La criminalizzazione della protesta
Esiste poi una sorta di criminalizzazione della protesta. «È messa in atto una narrativa tossica che dipinge i manifestanti e gli attivisti come ecovandali, terroristi» fa notare la responsabile delle campagne di Amnesty. «Ed equipara atti di protesta pacifica e tutelata ad atti di sovvertimento dell’ordine costituito o di terrorismo. Cosa ci preoccupa del Decreto Sicurezza? La vaghezza con cui viene espressa la casistica di protesta, per cui sanzioni che prima erano amministrative diventano penali: c’è un deterrente fortissimo alla protesta e un ricorso ingiustificato all’equiparazione di atti di terrorismo con atti di protesta pacifica. Collegata a questa è la disobbedienza civile, che di fatto è tutelata dalle Nazioni Unite, come una sfida legittima a norme e normative dell’ordinamento nazionale, che servono ad attirare l’attenzione su tematiche e questioni che altrimenti non l’avrebbero.
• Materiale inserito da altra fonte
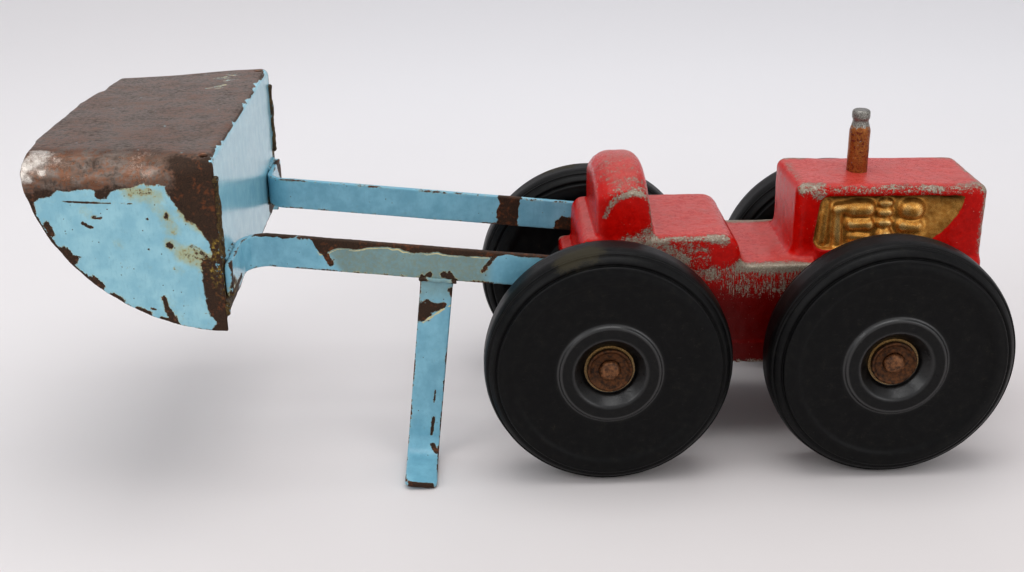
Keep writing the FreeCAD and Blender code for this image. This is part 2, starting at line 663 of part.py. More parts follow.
def bucket_solid(inset, top_z, rear_x, depth, height, side_bend):
    """Quarter-round bucket form, tapered towards the lip, its upper side edges rounded."""
    eighth = math.sqrt(0.5)
    side_view = closed_wire(
        point_xz(rear_x, top_z),
        point_xz(rear_x - depth, top_z),
        (point_xz(rear_x - depth * eighth, top_z - height * eighth), point_xz(rear_x, top_z - height)))
    rear_half = BUCKET_REAR_HALF_WIDTH - inset
    taper = (BUCKET_REAR_HALF_WIDTH - BUCKET_FRONT_HALF_WIDTH) / BUCKET_DEPTH
    far_half = rear_half - taper * BEYOND
    plan = closed_wire(
        point_xy(rear_x, -rear_half), point_xy(rear_x, rear_half),
        point_xy(rear_x - BEYOND, far_half), point_xy(rear_x - BEYOND, -far_half))
    solid = prism(side_view, Y_AXIS, -BEYOND, BEYOND).common(prism(plan, Z_AXIS, 0, BEYOND))
    return fillet_where(solid, side_bend, lambda edge, middle:
                        abs(middle.z - top_z) < 1e-3 and rear_x - depth + 1 < middle.x < rear_x - 1)


def bucket_shell():
    """One folded sheet: worn floor plate on top, back plate, and two side plates."""
    outer = bucket_solid(0, BUCKET_TOP_Z, BUCKET_REAR_X, BUCKET_DEPTH, BUCKET_HEIGHT, BUCKET_SIDE_BEND)
    outer = fillet_where(outer, BUCKET_REAR_BEND, lambda edge, middle:
                         runs_along(edge, Y_AXIS) and abs(middle.z - BUCKET_TOP_Z) < 1e-3
                         and abs(middle.x - BUCKET_REAR_X) < 1e-3)
    inner = bucket_solid(SHEET, BUCKET_TOP_Z - SHEET, BACK_PLATE_X - SHEET, BEYOND / 2, BEYOND / 2,
                         BUCKET_SIDE_BEND - SHEET)
    shell = outer.cut(inner)
    inside = BUCKET_REAR_HALF_WIDTH - SHEET - CORNER_GAP
    shell = shell.cut(block(BACK_PLATE_X, BUCKET_REAR_X + 1, -inside, inside, 0,
                            BUCKET_TOP_Z - BUCKET_REAR_BEND - SHEET))
    shell = shell.cut(block(BACK_PLATE_X - SHEET - 1, BUCKET_REAR_X + 1, -inside, inside, 0,
                            BACK_PLATE_BOTTOM_Z))
    for side in (RIGHT, LEFT):
        hole = V(RELIEF_HOLE_X, side * RELIEF_HOLE_Y, BUCKET_TOP_Z - BUCKET_SIDE_BEND)
        shell = shell.cut(Part.makeCylinder(RELIEF_HOLE_RADIUS, 2 * BUCKET_SIDE_BEND, hole))
    return shell.removeSplitter()


# ---------------------------------------------------------------- welds


def bead(start, end, radius):
    """Weld bead: a round rod with round ends."""
    direction = end - start
    rod = Part.makeCylinder(radius, direction.Length, start, direction)
    return rod.fuse(Part.makeSphere(radius, start)).fuse(Part.makeSphere(radius, end)).removeSplitter()


def trimmed(beads, neighbours):
    """Beads cut back to the faces of the plates that they join."""
    solids = []
    for one in beads:
        for neighbour in neighbours:
            one = one.cut(neighbour)
        solids.append(max(one.Solids, key=lambda solid: solid.Volume))
    return Part.makeCompound(solids)


def arm_braze(arm, shell):
    """Braze along the top, bottom and outer end of the left arm's tab."""
    low, high = arm_tab_heights()
    start_y = ARM_OUTER_Y + ARM_BEND_RADIUS + BEAD_START_GAP
    end_y = TAB_END_Y - TAB_CORNER - BEAD_END_GAP
    top = bead(V(BACK_PLATE_X, start_y, high), V(BACK_PLATE_X, end_y, high), BEAD_RADIUS)
    bottom = bead(V(BACK_PLATE_X, start_y, low), V(BACK_PLATE_X, end_y, low), BEAD_RADIUS)
    return trimmed([top, bottom], [arm, shell])


def bucket_corner_braze(shell):
    """Brazed seams between the back plate and the side plates."""
    seam_y = BUCKET_REAR_HALF_WIDTH - SHEET - CORNER_GAP
    low, high = arm_tab_heights()
    spans = ((BACK_PLATE_BOTTOM_Z + SEAM_RADIUS, low - SEAM_END_GAP),
             (high + SEAM_END_GAP, BUCKET_TOP_Z - BUCKET_SIDE_BEND - 1))
    seams = []
    for side in (RIGHT, LEFT):
        for z0, z1 in spans:
            seams.append(bead(V(BACK_PLATE_X, side * seam_y, z0), V(BACK_PLATE_X, side * seam_y, z1),
                              SEAM_RADIUS))
    return trimmed(seams, [shell])


def lever_weld(arm, handle):
    """Beads on both faces of the butt joint between the lever and the right arm."""
    half = STRAP_WIDTH / 2
    beads = []
    for face_y in (ARM_INNER_Y, ARM_OUTER_Y):
        reach = half - LEVER_BEAD_INSET
        ends = [on_arm(LEVER_FROM_PIVOT - reach, half), on_arm(LEVER_FROM_PIVOT + reach, half)]
        start, end = [V(point.x, -face_y, point.z) for point in ends]
        beads.append(bead(start, end, LEVER_BEAD_RADIUS))
    return trimmed(beads, [arm, handle])


# ---------------------------------------------------------------- assembly

PARTS = {}


def add(name, shape):
    PARTS[name] = shape


def make_wheels():
    for end, axle_x in (("front", FRONT_AXLE_X), ("rear", REAR_AXLE_X)):
        for hand, side in (("right", RIGHT), ("left", LEFT)):
            add(f"{end}_{hand}_wheel", placed_wheel_piece(wheel_tyre(), axle_x, side))
            add(f"{end}_{hand}_hub_bush", placed_wheel_piece(hub_bush(), axle_x, side))
            add(f"{end}_{hand}_axle_cap", axle_cap(axle_x, side))
        add(f"{end}_axle", axle(axle_x))
        add(f"{end}_axle_spacers", axle_spacers(axle_x))


def make_tractor():
    add("body_casting", body_casting())
    add("exhaust_stack", exhaust_stack())
    add("body_cross_pin", body_cross_pin())
    add("pivot_rod", pivot_rod())
    add("pivot_inner_washers", pivot_rings(PIVOT_WASHER_RADIUS, BOSS_END_Y, ARM_INNER_Y - PIVOT_SIDE_PLAY))
    add("pivot_retainers", pivot_rings(PIVOT_RETAINER_RADIUS, RETAINER_INNER_Y, RETAINER_OUTER_Y))


def make_loader():
    arm = arm_strap()
    handle = lever()
    shell = bucket_shell()
    braze = arm_braze(arm, shell)
    add("left_arm", arm)
    add("right_arm", mirrored(arm))
    add("left_arm_braze", braze)
    add("right_arm_braze", mirrored(braze))
    add("lever", handle)
    add("lever_weld", lever_weld(mirrored(arm), handle))
    add("bucket_shell", shell)
    add("bucket_corner_braze", bucket_corner_braze(shell))


def main():
    make_wheels()
    make_tractor()
    make_loader()
    os.makedirs("parts", exist_ok=True)
    for name, shape in PARTS.items():
        shape.exportStep(f"parts/{name}.step")
        box = shape.BoundBox
        print(f"{name:24s} valid={shape.isValid()} solids={len(shape.Solids)} volume={shape.Volume:.0f} "
              f"x {box.XMin:.1f}..{box.XMax:.1f} y {box.YMin:.1f}..{box.YMax:.1f} "
              f"z {box.ZMin:.1f}..{box.ZMax:.1f}")


main()
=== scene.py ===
import math

import bmesh
import bpy
import numpy as np
from mathutils import Matrix, Vector


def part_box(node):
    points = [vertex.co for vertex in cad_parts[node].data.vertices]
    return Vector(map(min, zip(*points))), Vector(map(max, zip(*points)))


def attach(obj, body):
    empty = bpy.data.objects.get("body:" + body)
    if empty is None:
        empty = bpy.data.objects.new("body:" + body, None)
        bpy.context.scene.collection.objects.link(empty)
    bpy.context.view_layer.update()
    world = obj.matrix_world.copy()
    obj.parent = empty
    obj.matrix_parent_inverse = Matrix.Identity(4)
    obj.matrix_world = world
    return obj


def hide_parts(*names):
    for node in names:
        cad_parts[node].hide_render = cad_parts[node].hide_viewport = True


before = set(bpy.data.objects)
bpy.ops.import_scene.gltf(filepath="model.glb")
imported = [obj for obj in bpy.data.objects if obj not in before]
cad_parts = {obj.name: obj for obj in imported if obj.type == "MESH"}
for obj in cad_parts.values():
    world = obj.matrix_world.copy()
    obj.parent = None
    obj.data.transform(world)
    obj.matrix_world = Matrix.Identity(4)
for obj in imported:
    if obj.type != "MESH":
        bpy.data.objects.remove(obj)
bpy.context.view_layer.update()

# Shapes below are worked out in millimetres in the row frame, and meshes are made in metres.
MM = 0.001


# ---- meshes


def set_attribute(mesh, key, values):
    layer = mesh.attributes.new(key, "FLOAT", "POINT")
    layer.data.foreach_set("value", np.asarray(values, np.float32))


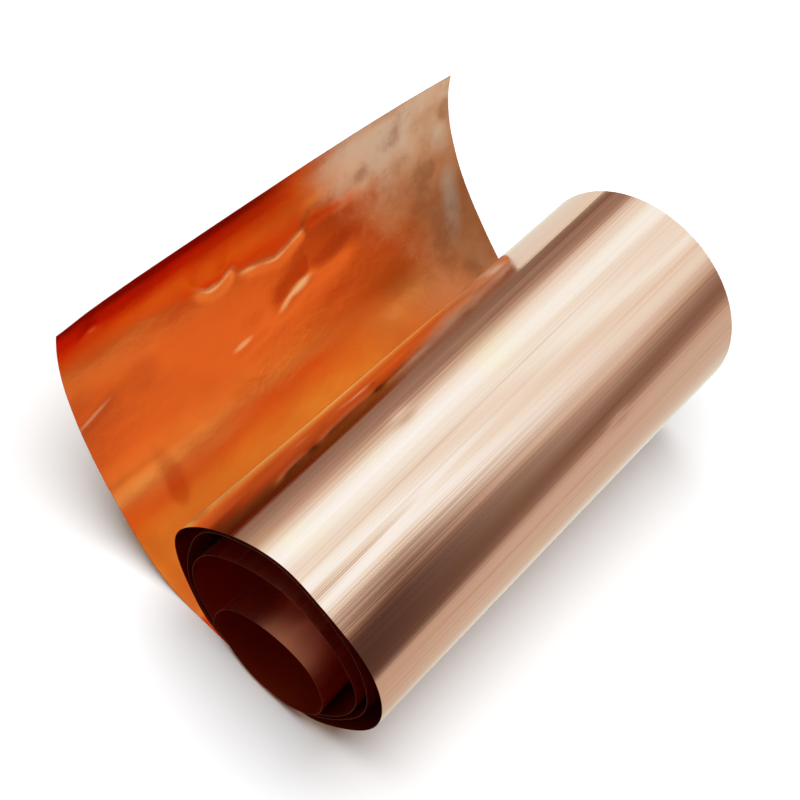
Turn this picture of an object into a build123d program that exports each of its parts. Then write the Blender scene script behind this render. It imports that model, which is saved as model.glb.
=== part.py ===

È famoso il caso dell’attivismo climatico e dei movimenti contro le grandi opere. Il DDL Sicurezza mette nomi e cognomi su leggi che sono di fatto costruite ad hoc come il blocco stradale».
Lo svuotamento tematico
Ma preoccupa anche lo svuotamento tematico rispetto ad alcune proteste. «L’abbiamo visto chiaramente in tutta Europa con il contrasto alle proteste Pro Palestina e contro il genocidio di Israele» ci spiega Ilaria Masinara. «E anche in Italia, con dei divieti preventivi come quello del 5 ottobre 2024 a Roma nella piazza di Ostiense, che vietano la protesta sulla base del contenuto. Ma un divieto non può essere espresso a priori per il tema della protesta, altrimenti è censura. Ci preoccupa la gestione della protesta nei confronti di target specifici, come i minori. Come la manifestazione degli istituti superiori a Pisa che manifestavano per Gaza repressa con l’uso della forza, sproporzionato, indiscriminato e non necessario. L’utilizzo della forza nei confronti dei minori dovrebbe essere limitato al massimo, perché procura danni fisici, ma anche psicologici e morali. E poi vale la presunzione di pacificità della piazza: le forze dell’ordine dovrebbero mettere in pratica tattiche di de-escalation e non ricorrere alla forza».